Обладание отцовства эгоистично, как эгоистичен и весь мужской мир. Эгоистично и сыновнее желание отделения, тут же овладевающее Пиноккио, подобное стремлению к смерти гетевских Гомункула и Эвфориона. Вырвавшись на волю, Деревянный человечек сразу сталкивается с соблазном внешнего мира, воплощенного в фигуре затянутого в форму полицейского (постоянно преследующий Коллоди образ, предвосхищающий помешательство на униформе нью-йоркской гей-культуры конца последующего столетия), хватающего мальчика за нос. О семантике носа в произведении Коллоди говорить излишне, эта навязчивая метафора аполлонического даже могла бы показаться чересчур прямолинейной, если бы не искупающий все апофеоз романа, о котором речь еще впереди.

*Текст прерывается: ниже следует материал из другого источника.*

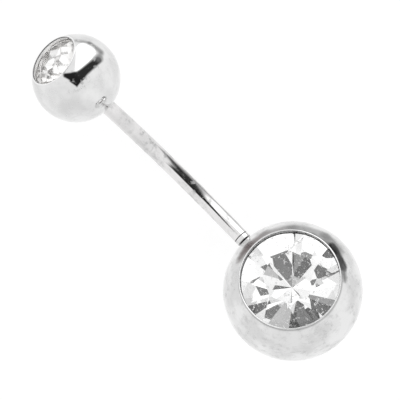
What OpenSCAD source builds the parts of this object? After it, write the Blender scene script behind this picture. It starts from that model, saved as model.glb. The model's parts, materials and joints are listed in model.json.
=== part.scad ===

Возвращенный в отцовскую келью блудный сын томится и изнывает, как пленный дух, порожденный древом познанья. Он близок к безумию, выражающемуся в психосоматическом голоде и наконец разрешающемуся мазохистическим членовредительством: Пиноккио сжигает собственные ноги, впадая в блаженное забытье. Пробуждение отмечено выразительной сценой, навеянной величайшим произведением христианской литературы, “Исповедью” Блаженного Августина. Пиноккио сжирает груши, принесенные Джепетто, этот символ мирской сладости средневековья, прямо апеллирующие к грушам святого Августина: “…от отвращения к справедливости и от объедения грехом я украл то, что у меня имелось в изобилии и притом было гораздо лучше: я хотел насладиться не тем, что стремился уворовать, а самим воровством и грехом.

По соседству с нашим виноградником стояла груша, отягощенная плодами, ничуть не соблазнительными ни по виду, ни по вкусу. Негодные мальчишки, мы отправились отрясти ее и забрать свою добычу в глухую полночь; по губительному обычаю наши уличные забавы затягивались до этого времени. Мы унесли оттуда огромную ношу не для еды себе (если даже кое-что и съели): и мы готовы были выбросить ее хоть свиньям, лишь бы совершить поступок, который тем был приятен, что был запретен. Вот сердце мое, Господи, вот сердце мое, над которым ты сжалился, когда оно было на дне бездны”.